Compiler builders working on the last stages of code generation
Instead, this is a compilers course aimed at practioners. As such,
the main focus is on coding and software development. Yes, you will
learn about important core compiler concepts such as regular
expressions, context free grammars, type systems, and programming
language semantics. However, instead of doing mathematical proofs
involving parsing theory, we'll focus on how you would actually go
about implementing a parser and doing things such as writing unit
tests for it. These are the sorts of hard problems that you can more
immediately apply to your own work afterwards.

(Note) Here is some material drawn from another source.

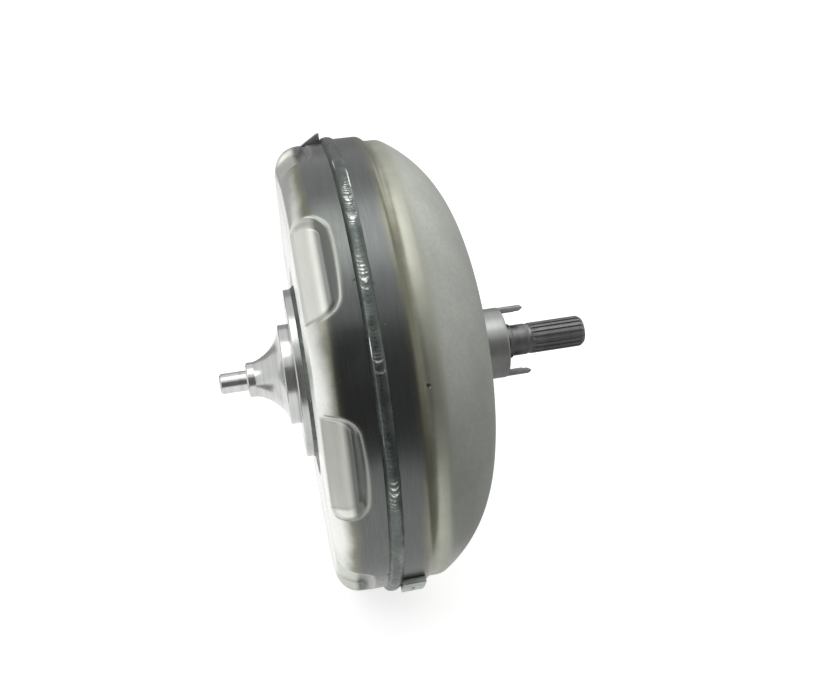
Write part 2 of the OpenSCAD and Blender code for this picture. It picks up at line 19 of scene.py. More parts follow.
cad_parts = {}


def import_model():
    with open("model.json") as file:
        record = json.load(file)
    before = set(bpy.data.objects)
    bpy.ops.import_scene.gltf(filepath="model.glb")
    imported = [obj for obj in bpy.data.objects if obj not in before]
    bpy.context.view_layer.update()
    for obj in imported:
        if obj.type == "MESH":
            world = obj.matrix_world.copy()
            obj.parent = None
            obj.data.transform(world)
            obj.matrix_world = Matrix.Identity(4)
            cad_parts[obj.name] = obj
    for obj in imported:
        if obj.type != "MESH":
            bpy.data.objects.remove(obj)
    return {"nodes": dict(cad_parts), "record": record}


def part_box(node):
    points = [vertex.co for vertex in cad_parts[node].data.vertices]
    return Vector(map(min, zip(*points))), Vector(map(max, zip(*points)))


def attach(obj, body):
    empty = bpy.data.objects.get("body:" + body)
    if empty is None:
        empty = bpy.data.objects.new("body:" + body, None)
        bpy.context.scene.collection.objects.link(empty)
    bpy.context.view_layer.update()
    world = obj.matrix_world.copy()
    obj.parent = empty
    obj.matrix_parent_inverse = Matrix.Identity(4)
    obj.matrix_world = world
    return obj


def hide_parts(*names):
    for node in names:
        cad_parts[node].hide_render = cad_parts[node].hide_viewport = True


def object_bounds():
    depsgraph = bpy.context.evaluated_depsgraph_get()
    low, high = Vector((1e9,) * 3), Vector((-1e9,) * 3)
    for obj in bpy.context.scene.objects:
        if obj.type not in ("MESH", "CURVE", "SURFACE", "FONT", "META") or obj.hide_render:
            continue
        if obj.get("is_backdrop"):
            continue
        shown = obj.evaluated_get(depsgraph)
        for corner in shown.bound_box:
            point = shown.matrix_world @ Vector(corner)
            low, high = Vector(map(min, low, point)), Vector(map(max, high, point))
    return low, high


LOG = logging.getLogger("torque_converter")
MM = 0.001
SEAT = 0.05
HOUSING = "housing"
TURBINE = "turbine"

RGB = tuple[float, float, float]
Shape = Callable[[np.ndarray, np.ndarray, np.ndarray], tuple[np.ndarray, np.ndarray, np.ndarray]]


# ---- Profiles and turned surfaces ---------------------------------------------------------------


@dataclass(frozen=True)
class Corner:
    """A corner of a turned profile, in millimetres.

    Args:
        x: Station along the shaft line.
        r: Radius.
        soft: How far the corner is rounded.
    """

    x: float
    r: float
    soft: float = 0.3


def arc(centre_x: float, centre_r: float, radius: float, start: float, end: float,
        step: float = 3.0) -> list[Corner]:
    """Makes the corners of a round stretch of a profile.

    Args:
        centre_x: Station of the arc's centre.
        centre_r: Radius at which the arc's centre lies.
        radius: Radius of the arc.
        start: First angle in degrees, from +X towards outwards.
        end: Last angle in degrees.
        step: Largest angle between two corners.

    Returns:
        The corners, both ends included.
    """
    count = max(2, math.ceil(abs(end - start) / step) + 1)
    turns = np.radians(np.linspace(start, end, count))
    return [Corner(centre_x + radius * math.cos(t), centre_r + radius * math.sin(t), 0) for t in turns]


class Profile:
    """An outline in the plane of the shaft line, with its corners rounded."""

    DENSE = 0.12
    OFFSETS = np.linspace(-2.4, 2.4, 17)

    def __init__(self, corners: Sequence[Corner], closed: bool = True) -> None:
        """Keeps the corners.

        Args:
            corners: The corners in order.
            closed: Whether the last corner joins the first one.
        """
        self.corners = list(corners)
        self.closed = closed

    def points(self, turn: float = 7.0, widest: float = 6.0) -> np.ndarray:
        """Rounds the corners and spaces the points by how much the outline bends.

        Args:
            turn: Angle in degrees that one step of the outline may turn through.
            widest: Longest step in millimetres.

        Returns:
            An array of (x, r) rows.
        """
        path, length = self._dense_path()
        soft = self._softness(length)
        total = length[-1]
        smooth = np.zeros_like(path)
        weights = np.exp(-0.5 * self.OFFSETS**2)
        weights /= weights.sum()
        for offset, weight in zip(self.OFFSETS, weights):
            at = length + offset * soft
            at = np.mod(at, total) if self.closed else np.clip(at, 0, total)
            smooth[:, 0] += weight * np.interp(at, length, path[:, 0])
            smooth[:, 1] += weight * np.interp(at, length, path[:, 1])
        return self._respaced(smooth, turn, widest)

    def _dense_path(self) -> tuple[np.ndarray, np.ndarray]:
        """Returns closely spaced points of the sharp outline, and the length up to each."""
        rows = np.array([(c.x, c.r) for c in self.corners])
        if self.closed:
            rows = np.vstack([rows, rows[:1]])
        pieces = []
        for first, last in zip(rows[:-1], rows[1:]):
            count = max(1, math.ceil(np.linalg.norm(last - first) / self.DENSE))
            pieces.append(first + (last - first) * np.linspace(0, 1, count, endpoint=False)[:, None])
        path = np.vstack([*pieces, rows[-1:]])
        length = np.concatenate([[0], np.cumsum(np.linalg.norm(np.diff(path, axis=0), axis=1))])
        return path, length

    def _softness(self, length: np.ndarray) -> np.ndarray:
        """Returns the width of the rounding at each length along the outline."""
        rows = np.array([(c.x, c.r) for c in self.corners])
        ends = np.vstack([rows, rows[:1]]) if self.closed else rows
        at = np.concatenate([[0], np.cumsum(np.linalg.norm(np.diff(ends, axis=0), axis=1))])
        total = length[-1]
        soft = np.zeros_like(length)
        for corner, station in zip(self.corners, at):
            if corner.soft <= 0:
                continue
            gap = np.abs(length - station)
            gap = np.minimum(gap, total - gap) if self.closed else gap
            soft = np.maximum(soft, 0.5 * corner.soft * np.clip(1 - gap / (3 * corner.soft), 0, 1))
        return soft

    def _respaced(self, path: np.ndarray, turn: float, widest: float) -> np.ndarray:
        """Returns fewer points, close together where the outline bends."""
        steps = np.diff(path, axis=0)
        spans = np.linalg.norm(steps, axis=1)
        heading = np.unwrap(np.arctan2(steps[:, 1], steps[:, 0]))
        bend = np.abs(np.diff(heading, prepend=heading[:1]))
        cost = bend / math.radians(turn) + spans / widest
        along = np.concatenate([[0], np.cumsum(cost)])
        count = max(8, math.ceil(along[-1]))
        wanted = np.linspace(0, along[-1], count + 1)
        rows = np.stack([np.interp(wanted, along, path[:, k]) for k in (0, 1)], axis=1)
        return rows[:-1] if self.closed else rows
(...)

To be sure, you will write a lot of code in this course. The course
runs for more than 40 hours over five days. The final completed
project consists of approximately 3000-4000 lines of Python and is
every bit as involved as the project you typically find in a
college-level compilers course for computer science majors.
About the Instructor
This course is conducted by David Beazley, author of the Python
Essential Reference (Addison-Wesley) and Python Cookbook (O'Reilly
Media). Dave has a Ph.D in Computer Science and spent seven years
teaching as an assistant professor at the University of Chicago where
he previously taught a compiler design and implementation course.
Dave is also the creator of
SWIG (a C++ compiler for building
scripting language extensions)
and PLY (Python
versions of the Lex and Yacc compiler construction tools).